Core Data Concepts Flashcards
Structured Data
Data that adheres to fixed schema (all data has the same fields/properties).
Most commonly, the schema is tabular
Semi-structured Data
Data has a structure but not all data points share the same fields/properties.
Common format is JavaScript Object Notation (JSON).
Optimized file formats: Avro
Avro is a row-based format.
Each record contains a JSON header that describes the structure of the data.
The data is stored as binary information.
Header example:
{ "type": "record", "name": "thecodebuzz_schema", "namespace": "thecodebuzz.avro", "fields": [ { "name": "username", "type": "string", "doc": "Name of the user account on Thecodebuzz.com" }, { "name": "email", "type": "string", "doc": "The email of the user logging message on the blog" }, { "name": "timestamp", "type": "long", "doc": "time in seconds" } ], "doc:": "A basic schema for storing thecodebuzz blogs messages" }
Unstructured data
Data with no structure,
documents, images, audio and video data, and binary files might not have a specific structure
common file formats for data: Delimited text files
stored in plain text format with specific field delimiters and row terminators.
Comma-separated values (CSV) and tab-separated values (TSV) are two common formats.
common file formats for data: JavaScript Object Notation (JSON)
hierarchical document schema is used to define data entities (objects) that have multiple attributes. Each attribute might be an object (or a collection of objects); making JSON a flexible format that’s good for both structured and semi-structured data.
common file formats for data: Extensible Markup Language (XML)
XML uses tags enclosed in angle-brackets (<../>) to define elements and attributes,
Optimized file formats: ORC
ORC (Optimized Row Columnar format) organizes data into columns rather than rows.
An ORC file contains:
- groups of row data called stripes.
- file footer
- a postscript
A stripe is 250mb by default.
File footer contains list of stripes in the file, the number of rows per stripe, and each column’s data type. It also contains column-level aggregates count, min, max, and sum.
The postscript holds compression parameters and the size of the compressed footer.
Optimized file formats: Parquet
Parquet is another columnar data format. It was created by Cloudera and Twitter.
A Parquet file contains row groups.
Data for each column is stored together in the same row group.
Each row group contains one or more chunks of data.
A Parquet file includes metadata that describes the set of rows found in each chunk.
RowGroup:
- ColumnChunk: Pete, Dave, Sue
- ColumnChunk: M, M, F
- ColumnChunk: 41, 20, 33
RowGroup:
- ColumnChunk: Kate, May, Ari
- ColumnChunk: F, F, M
- ColumnChunk: 23, 53, 19
Parquet specializes in storing and processing nested data types efficiently. It supports very efficient compression and encoding schemes.
Relational databases
Data is stored in tables that represent entities, such as customers, products, or sales orders.

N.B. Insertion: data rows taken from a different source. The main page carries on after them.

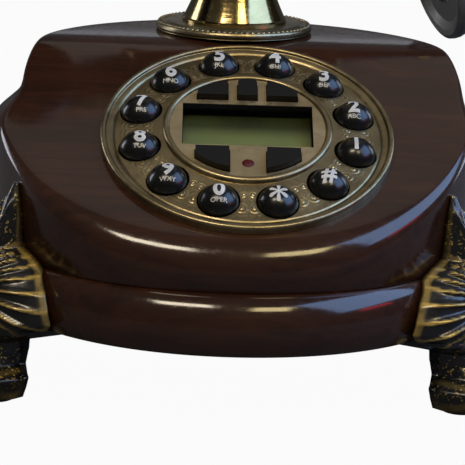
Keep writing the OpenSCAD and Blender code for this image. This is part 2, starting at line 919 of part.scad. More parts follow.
module pillar_nut() {
  color("silver")
    at_pillar(top_h - face_drop - 5)
      difference() {
        cylinder(r = 15, h = 4.9, $fn = 6);
        translate([0, 0, -1])
          cylinder(r = bolt_r + 0.05, h = 8);
      }
}
module cradle_yoke() {
  color("gold")
    at_pillar(0)
      rotate([0, 0, cradle_turn])
        difference() {
          union() {
            translate([0, 0, pillar_top])
              cylinder(r = 9, h = 6);
            translate([-fork_x, -5, bar_top - 5.4])
              cube([2 * fork_x, 10, 5.4]);
            for (x = [-fork_x, fork_x])
              translate([x, 0, fork_z])
                rotate([90, 0, 90]) {
                  rotate([0, 0, 180])
                    rotate_extrude(angle = 180, $fn = 64)
                      translate([fork_bore + fork_tube, 0])
                        circle(r = fork_tube, $fn = 24);
                  for (y = [-1, 1])
                    translate([y * (fork_bore + fork_tube), 0, 0])
                      rotate([-90, 0, 0]) {
                        cylinder(r1 = fork_tube, r2 = 2.4, h = 12, $fn = 24);
                        translate([0, 0, 13])
                          sphere(r = 3.6, $fn = 32);
                      }
                }
          }
          translate([0, 0, pillar_top - 5])
            cylinder(r = bore_r, h = 40, $fn = 48);
          translate([0, 0, bar_top - 2])
            cylinder(r = 5.4, h = 10, $fn = 48);
        }
}

// Hook: a rod through the pillar, pushed down by the handset and raised by its spring.
rod_top = grip_h - grip_r - 0.8 - rest_gap;
collar_z = top_h - 26;
module hook_rod() {
  color("silver")
    at_pillar(0) {
      translate([0, 0, rod_low])
        cylinder(r = rod_r, h = rod_top - rod_low - 1, $fn = 48);
      translate([0, 0, rod_top - 2])
        cylinder(r = 4.9, h = 2, $fn = 48);
      translate([0, 0, collar_z])
        cylinder(r = 5.4, h = 1.6, $fn = 40);
    }
}

module hook_spring() {
  color("silver")
    at_pillar(spring_low)
      linear_extrude(height = collar_z - spring_low - 0.1, twist = -1800, slices = 90, $fn = 8)
        polygon(concat(arc(0, 0, 5.2, 0, 90, 3), arc(0, 0, 4, 90, 0, 3)));
}

// Handset, in its own frame: X along the grip, the pillar axis at the middle.
module at_handset() {
  at_pillar(grip_h)
    rotate([0, 0, cradle_turn])
      children();
}

module elbow(bend_r, tube_r, from, to) {
  rotate([90, 0, 0])
    rotate([0, 0, from])
      rotate_extrude(angle = to - from, $fn = 72)
        translate([bend_r, 0])
          circle(r = tube_r, $fn = 32);
}

grip_mid = grip_r + 0.8;
module handset_grip() {
  color("maroon")
    at_handset()
      rotate([0, 90, 0])
        rotate_extrude($fn = 72)
          polygon(concat([[0, -grip_half + 6]],
            [for (t = [-1 : 0.1 : 1.001])
              [grip_mid - (grip_mid - 9.2) * pow(abs(t), 2.4), (grip_half - 6) * t]],
            [[0, grip_half - 6]]));
}

module grip_bands() {
  color("gold")
    at_handset()
      for (s = [-1, 1])
        rotate([0, s * 90, 0])
          translate([0, 0, grip_half - 5.95])
            rotate_extrude($fn = 72)
              polygon([[0, 0], [10, 0], [11, 1], [10.2, 2.4], [11.2, 4], [10.2, 5.9], [0, 5.9]]);
}

// Mouthpiece: an elbow, a flared horn and a slotted cap.
mouth_tilt = 74;
mouth_z = -44;
horn_l = 11;
horn_bend = 15.5;
horn_top = -mouth_z - horn_l * cos(mouth_tilt) - horn_bend * sin(mouth_tilt);
mouth_x = grip_half + 0.05 + horn_top - horn_bend + horn_bend * cos(mouth_tilt)
  - horn_l * sin(mouth_tilt);

module at_mouth() {
  translate([mouth_x, 0, mouth_z])
    rotate([0, mouth_tilt, 0])
      children();
}

module mouth_horn() {
  color("maroon")
    at_handset()
      difference() {
        union() {
          translate([grip_half + 0.05, 0, -horn_top])
            elbow(horn_top, 9.2, 2, 90);
          translate([grip_half + 0.05 + horn_top, 0, -horn_top - 1.4])
            cylinder(r = 9.9, h = 2.8);
          translate([grip_half + horn_top + 0.05 - horn_bend, 0, -horn_top])
            elbow(horn_bend, 9.2, -mouth_tilt, -3);
          at_mouth()
            rotate_extrude($fn = 72)
              polygon([[0, 12.2], [9.9, 12.2], [9.9, 10], [10.4, 9], [12.5, 6.2], [17, 4],
                [mouth_r - 1.2, 2.8],
                [mouth_r - 0.4, 1.6], [mouth_r - 0.4, 0.05], [0, 0.05]]);
        }
        at_mouth()
          translate([0, 0, -1])
            cylinder(r = 15.2, h = 5);
      }
}
module cap_slots(count, reach) {
  for (i = [0 : count - 1])
    translate([-reach + 2 * reach * i / (count - 1) - 0.9, -reach, -10])
      cube([1.8, 2 * reach, 20]);
}

module mouth_cap() {
  color("dimgray")
    at_handset()
      at_mouth()
        difference() {
          rotate_extrude($fn = 72)
            polygon([[0, -1.6], [mouth_r - 7, -1.6], [mouth_r - 4, -3.4], [mouth_r - 2, -3.9],
              [mouth_r - 0.4, -3.2], [mouth_r, -1.6], [mouth_r, 0], [0, 0]]);
          intersection() {
            cap_slots(5, 7.5);
            cylinder(r = 9, h = 30, center = true);
          }
        }
}

module microphone() {
  color("silver")
    at_handset()
      at_mouth()
        translate([0, 0, 0.1])
          cylinder(r = 14.8, h = 3.6, $fn = 48);
}

// Earpiece: a shorter elbow, a round cup and its cap.
ear_tilt = 35;
ear_bend = 14;
ear_neck = 4;

module at_ear() {
  translate([-grip_half - 0.05 - ear_bend * cos(ear_tilt) + ear_neck * sin(ear_tilt), 0,
      -ear_bend - ear_bend * sin(ear_tilt) - ear_neck * cos(ear_tilt)])
    rotate([0, -ear_tilt, 0])
      children();
}

module ear_cup() {
  color("maroon")
    at_handset()
      difference() {
        union() {
          translate([-grip_half - 0.05, 0, -ear_bend])
            elbow(ear_bend, 9.2, 90, 180 + ear_tilt);
          at_ear()
            rotate_extrude($fn = 72)
              polygon([[0, 5.2], [9.9, 5.2], [9.9, 3.8], [13, 3.2], [ear_r - 4, 1.5], [ear_r - 1.6, -1],
                [ear_r - 1, -4], [ear_r - 1, -8], [0, -8]]);
        }
        at_ear()
          translate([0, 0, -9])
            cylinder(r = 18, h = 6.5);
      }
}

module ear_cap() {
  color("maroon")
    at_handset()
      at_ear()
        difference() {
          rotate_extrude($fn = 72)
            polygon([[0, -10], [ear_r - 9, -10.4], [ear_r - 4, -12.6], [ear_r - 1, -12.4],
              [ear_r, -11], [ear_r, -8.05], [0, -8.05]]);
          for (i = [0 : 5])
            rotate([0, 0, 60 * i])
              translate([6, 0, -20])
                cylinder(r = 1.2, h = 20, $fn = 20);
          translate([0, 0, -20])
            cylinder(r = 1.2, h = 20, $fn = 20);
        }
}

module receiver() {
  color("silver")
    at_handset()
      at_ear()
        translate([0, 0, -7.9])
          cylinder(r = 17.7, h = 5.2, $fn = 48);
}

body_shell();
base_skirt();
base_plate();
base_screws();
foot_left();
foot_right();
foot_back();
foot_pads();
foot_screws();
dial_bezel();
display_panel();
display_frame();
display_lens();
lcd_glass();
led_lens();
keypad_mat();
keypad_board();
dial_clamp();
dial_screws();
main_board();
hook_switch();
ringer();
line_jack();
handset_jack();
pillar_flange();
pillar();
pillar_nut();
cradle_yoke();
battery_tray();
batteries();
switch_plate();
hook_spring();
hook_rod();
ringer_knob();
battery_door();
round_key(0);  // key_1
round_key(1);  // key_2
round_key(2);  // key_3
round_key(3);  // key_4
round_key(4);  // key_5
round_key(5);  // key_6
round_key(6);  // key_7
round_key(7);  // key_8
round_key(8);  // key_9
round_key(9);  // key_0
round_key(10);  // key_star
round_key(11);  // key_hash
fn_key(0);  // fn_up_left
fn_key(1);  // fn_up_mid
fn_key(2);  // fn_up_right
fn_key(3);  // fn_low_left
fn_key(4);  // fn_low_right
handset_grip();
grip_bands();
ear_cup();
ear_cap();
mouth_horn();
mouth_cap();
receiver();
microphone();
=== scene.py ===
"""Looks of a desk telephone: wooden body, bronze dial with domed keys, brass pillar, claw feet."""

import logging
import math
from dataclasses import dataclass
from enum import Enum
from typing import Callable, Iterable, Sequence

import bmesh
import bpy
import numpy as np
from mathutils import Matrix, Vector


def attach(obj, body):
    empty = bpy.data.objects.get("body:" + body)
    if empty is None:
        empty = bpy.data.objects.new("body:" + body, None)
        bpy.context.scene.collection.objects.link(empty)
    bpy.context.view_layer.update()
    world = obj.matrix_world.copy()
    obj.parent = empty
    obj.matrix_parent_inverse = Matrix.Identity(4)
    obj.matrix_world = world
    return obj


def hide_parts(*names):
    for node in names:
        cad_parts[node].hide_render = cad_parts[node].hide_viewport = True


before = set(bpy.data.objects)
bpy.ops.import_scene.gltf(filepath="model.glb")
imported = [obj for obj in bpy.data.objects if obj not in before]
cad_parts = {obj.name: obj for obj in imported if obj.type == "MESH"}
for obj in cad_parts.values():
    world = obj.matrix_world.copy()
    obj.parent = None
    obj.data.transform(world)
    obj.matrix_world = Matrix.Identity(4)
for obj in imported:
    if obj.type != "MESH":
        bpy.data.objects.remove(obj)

logging.basicConfig(level=logging.INFO, format="%(name)s: %(message)s")
log = logging.getLogger("telephone")

MM = 0.001
ROOT = "phone"
NODES: dict[str, bpy.types.Object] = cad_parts
FACE_TILT = math.radians(27.6)
CRADLE_TURN = math.radians(17)
Point = tuple[float, float, float]
Colour = tuple[float, float, float]
Linear = tuple[float, float, float, float]
Socket = bpy.types.NodeSocket
Rows = Sequence[tuple[float, float]]


class Axis(Enum):
    """Direction that a wood grain runs in, as an Euler rotation of the texture space."""

    ALONG_X = (0.0, 0.0, 0.0)
    HANDSET = (0.0, 0.0, -CRADLE_TURN)


class Look(Enum):
    """How the surface of a metal was left, as its roughness."""

    POLISHED = 0.12
    SATIN = 0.34
    AGED = 0.45


def linear(colour: Colour) -> Linear:
    """Converts a display colour of 0 to 255 per channel to a linear one with alpha.

    Args:
        colour: red, green and blue as they appear on screen.

    Returns:
        The linear colour with an alpha of one.
    """
    out = []
    for c in colour:
        v = c / 255
        out.append(v / 12.92 if v <= 0.04045 else ((v + 0.055) / 1.055) ** 2.4)
    return (out[0], out[1], out[2], 1.0)


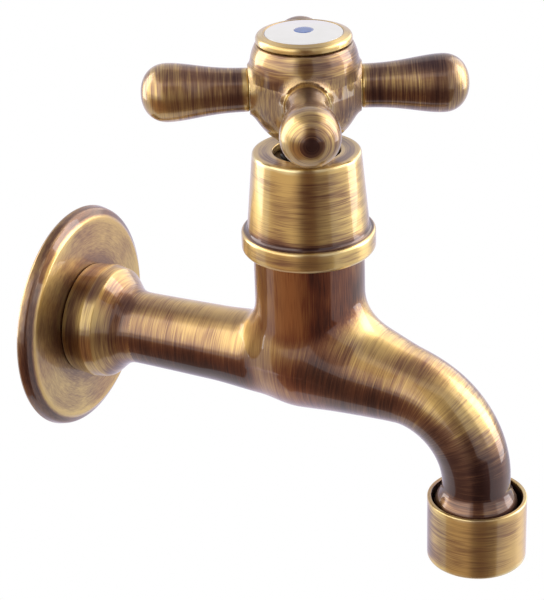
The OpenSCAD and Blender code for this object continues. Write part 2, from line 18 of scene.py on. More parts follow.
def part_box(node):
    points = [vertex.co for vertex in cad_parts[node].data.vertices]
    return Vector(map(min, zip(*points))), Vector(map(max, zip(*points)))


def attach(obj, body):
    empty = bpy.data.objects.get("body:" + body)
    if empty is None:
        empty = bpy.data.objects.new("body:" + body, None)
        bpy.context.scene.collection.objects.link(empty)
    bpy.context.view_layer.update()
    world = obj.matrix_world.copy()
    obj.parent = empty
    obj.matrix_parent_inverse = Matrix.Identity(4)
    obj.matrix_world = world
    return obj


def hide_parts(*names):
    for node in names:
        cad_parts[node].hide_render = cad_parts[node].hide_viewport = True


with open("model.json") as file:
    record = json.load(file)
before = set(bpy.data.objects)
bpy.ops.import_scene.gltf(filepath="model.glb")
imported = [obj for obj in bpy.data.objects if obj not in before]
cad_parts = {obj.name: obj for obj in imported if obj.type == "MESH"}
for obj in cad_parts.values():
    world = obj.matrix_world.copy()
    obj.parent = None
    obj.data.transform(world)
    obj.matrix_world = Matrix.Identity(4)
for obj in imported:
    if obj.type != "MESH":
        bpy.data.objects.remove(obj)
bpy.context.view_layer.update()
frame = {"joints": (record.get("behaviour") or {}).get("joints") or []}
MM = 0.001
TAU = 2 * math.pi


def size_mm(node):
    """Lowest and highest corner of a CAD node, in millimetres."""
    low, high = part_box(node)
    return np.array(low) / MM, np.array(high) / MM


joint = {j["name"]: j for j in frame["joints"]}
handle_axis = np.array(joint["handle_turn"]["pos_m"]) / MM
head_reach, arm_height = -handle_axis[1], handle_axis[2]
sleeve_low, sleeve_high = size_mm("outlet_sleeve")
outlet_y = (sleeve_low[1] + sleeve_high[1]) / 2
print("handle axis", handle_axis, "outlet axis y", round(outlet_y, 2))

# %% [markdown]
# The camera comes first, because every later look is judged through it. Its place
# and lens were found by matching the tap's circles and axes in the photograph. The
# tap is seen from its left, from a little over half a metre, with a long lens.

# %% Camera
FRAME_W, FRAME_H = 544, 600
target = Vector((10.46, -52.84, 9.35)) * MM
camera_distance = 516.16 * MM
camera_azimuth = math.radians(-62.71)
camera_height = math.radians(25.61)
camera_roll = math.radians(-1.943)
focal_px, sensor = 2011.6, 36.0


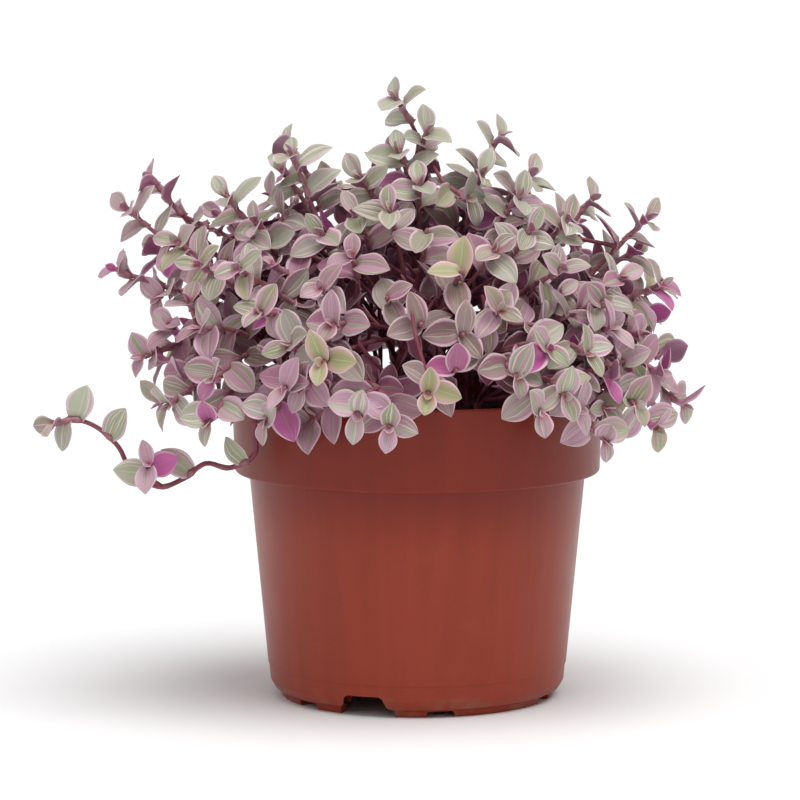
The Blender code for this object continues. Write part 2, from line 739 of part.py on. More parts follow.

Each instance of an entity is assigned a primary key that uniquely identifies it; and these keys are used to reference the entity instance in other tables.
The tables are managed and queried using Structured Query Language (SQL), which is based on an ANSII standard, so it’s similar across multiple database systems.
Non-relational databases
Non-relational databases are data management systems that don’t apply a relational schema to the data.
Non-relational databases are often referred to as NoSQL database, even though some support a variant of the SQL language.
Non-relational databases: Key-value databases
Key-value databases in which each record consists of a unique key and an associated value, which can be in any format.
Key, Value
123, “Hammer ($2.99)”
456, “Screwdriver ($3.49)”
789, “Wrench ($4.25)”
Non-relational databases: Document databases
Document databases, which are a specific form of key-value database in which the value is a JSON document (which the system is optimized to parse and query)
key,document
1, {“name”: “joe”, “sex”: “male”}
2, {“name”: “jane”, “sex”: “female”}
Non-relational databases: Column family databases
Column family databases store tabular data comprising rows and columns.
They can be considered a two-dimensional key-value store, where a row key and a column key are used to access data.
“Employees” : {
row1 : { “ID”:1, “Last”:”Cooper”, “First”:”James”, “Age”:32},
row2 : { “ID”:2, “Last”:”Bell”, “First”:”Lisa”, “Age”:57},
…
}
Non-relational databases: Graph databases
Graph databases, which store entities as nodes with links to define relationships between them.